(Source excerpt)
******************************
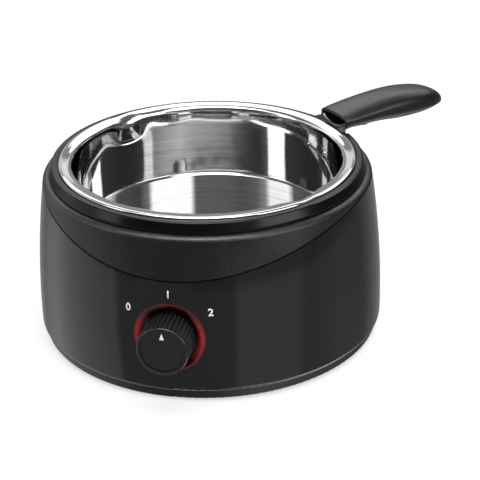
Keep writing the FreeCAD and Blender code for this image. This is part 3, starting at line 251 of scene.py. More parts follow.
def spun_steel():
    """Polished stainless steel, turned on a lathe: fine lines round the axis, faintly uneven."""
    item, tree, place = new_material("polished_spun_stainless_steel")
    parts = add(tree, "ShaderNodeSeparateXYZ", {"Vector": place})
    square = [add(tree, "ShaderNodeMath", {0: parts.outputs[axis], 1: parts.outputs[axis]},
                  operation="MULTIPLY") for axis in ("X", "Y")]
    total = add(tree, "ShaderNodeMath", {0: square[0].outputs[0], 1: square[1].outputs[0]},
                operation="ADD")
    radius = add(tree, "ShaderNodeMath", {0: total.outputs[0]}, operation="SQRT")
    turn = add(tree, "ShaderNodeMath", {0: parts.outputs["Y"], 1: parts.outputs["X"]},
               operation="ARCTAN2")
    slow = add(tree, "ShaderNodeMath", {0: turn.outputs[0], 1: DRAWN_MM * MM},
               operation="MULTIPLY")
    polar = add(tree, "ShaderNodeCombineXYZ", {
        "X": radius.outputs[0], "Y": slow.outputs[0], "Z": parts.outputs["Z"]})
    lines = add(tree, "ShaderNodeTexNoise", {
        "Vector": polar.outputs[0], "Scale": 1 / (LINE_MM * MM), "Detail": 4.0, "Roughness": 0.7})
    bands = add(tree, "ShaderNodeTexNoise", {
        "Vector": polar.outputs[0], "Scale": 1 / (BAND_MM * MM), "Detail": 4.0,
        "Roughness": 0.75})
    wave = add(tree, "ShaderNodeTexNoise", {
        "Vector": place, "Scale": 1 / (UNEVEN_MM * MM), "Detail": 1.0})
    tone = add(tree, "ShaderNodeValToRGB", {"Fac": bands.outputs["Fac"]})
    for stop, at, colour in zip(tone.color_ramp.elements, (0.3, 0.7), ("#BFBFBF", "#D9D9D9")):
        stop.position = at
        stop.color = linear(colour)
    shade = add(tree, "ShaderNodeMapRange", {
        "Value": lines.outputs["Fac"], "To Min": 0.02, "To Max": 0.06})
    fine = add(tree, "ShaderNodeBump", {
        "Height": lines.outputs["Fac"], "Strength": 1.0, "Distance": 0.0012 * MM})
    broad = add(tree, "ShaderNodeBump", {
        "Height": wave.outputs["Fac"], "Strength": 1.0, "Distance": 0.12 * MM,
        "Normal": fine.outputs["Normal"]})
    shader = add(tree, "ShaderNodeBsdfPrincipled", {
        "Base Color": tone.outputs["Color"], "Metallic": 1.0, "Roughness": shade.outputs["Result"],
        "Normal": broad.outputs["Normal"]})
    add(tree, "ShaderNodeOutputMaterial", {"Surface": shader.outputs[0]})
    return item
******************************
(Objective)
Please output the complete data exactly.

(Expected answer)
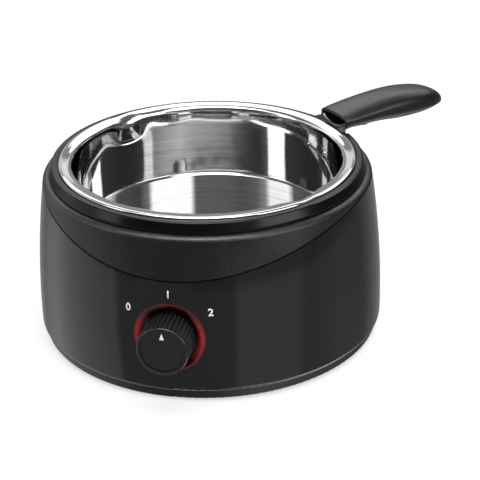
Keep writing the FreeCAD and Blender code for this image. This is part 3, starting at line 251 of scene.py. More parts follow.
def spun_steel():
    """Polished stainless steel, turned on a lathe: fine lines round the axis, faintly uneven."""
    item, tree, place = new_material("polished_spun_stainless_steel")
    parts = add(tree, "ShaderNodeSeparateXYZ", {"Vector": place})
    square = [add(tree, "ShaderNodeMath", {0: parts.outputs[axis], 1: parts.outputs[axis]},
                  operation="MULTIPLY") for axis in ("X", "Y")]
    total = add(tree, "ShaderNodeMath", {0: square[0].outputs[0], 1: square[1].outputs[0]},
                operation="ADD")
    radius = add(tree, "ShaderNodeMath", {0: total.outputs[0]}, operation="SQRT")
    turn = add(tree, "ShaderNodeMath", {0: parts.outputs["Y"], 1: parts.outputs["X"]},
               operation="ARCTAN2")
    slow = add(tree, "ShaderNodeMath", {0: turn.outputs[0], 1: DRAWN_MM * MM},
               operation="MULTIPLY")
    polar = add(tree, "ShaderNodeCombineXYZ", {
        "X": radius.outputs[0], "Y": slow.outputs[0], "Z": parts.outputs["Z"]})
    lines = add(tree, "ShaderNodeTexNoise", {
        "Vector": polar.outputs[0], "Scale": 1 / (LINE_MM * MM), "Detail": 4.0, "Roughness": 0.7})
    bands = add(tree, "ShaderNodeTexNoise", {
        "Vector": polar.outputs[0], "Scale": 1 / (BAND_MM * MM), "Detail": 4.0,
        "Roughness": 0.75})
    wave = add(tree, "ShaderNodeTexNoise", {
        "Vector": place, "Scale": 1 / (UNEVEN_MM * MM), "Detail": 1.0})
    tone = add(tree, "ShaderNodeValToRGB", {"Fac": bands.outputs["Fac"]})
    for stop, at, colour in zip(tone.color_ramp.elements, (0.3, 0.7), ("#BFBFBF", "#D9D9D9")):
        stop.position = at
        stop.color = linear(colour)
    shade = add(tree, "ShaderNodeMapRange", {
        "Value": lines.outputs["Fac"], "To Min": 0.02, "To Max": 0.06})
    fine = add(tree, "ShaderNodeBump", {
        "Height": lines.outputs["Fac"], "Strength": 1.0, "Distance": 0.0012 * MM})
    broad = add(tree, "ShaderNodeBump", {
        "Height": wave.outputs["Fac"], "Strength": 1.0, "Distance": 0.12 * MM,
        "Normal": fine.outputs["Normal"]})
    shader = add(tree, "ShaderNodeBsdfPrincipled", {
        "Base Color": tone.outputs["Color"], "Metallic": 1.0, "Roughness": shade.outputs["Result"],
        "Normal": broad.outputs["Normal"]})
    add(tree, "ShaderNodeOutputMaterial", {"Surface": shader.outputs[0]})
    return item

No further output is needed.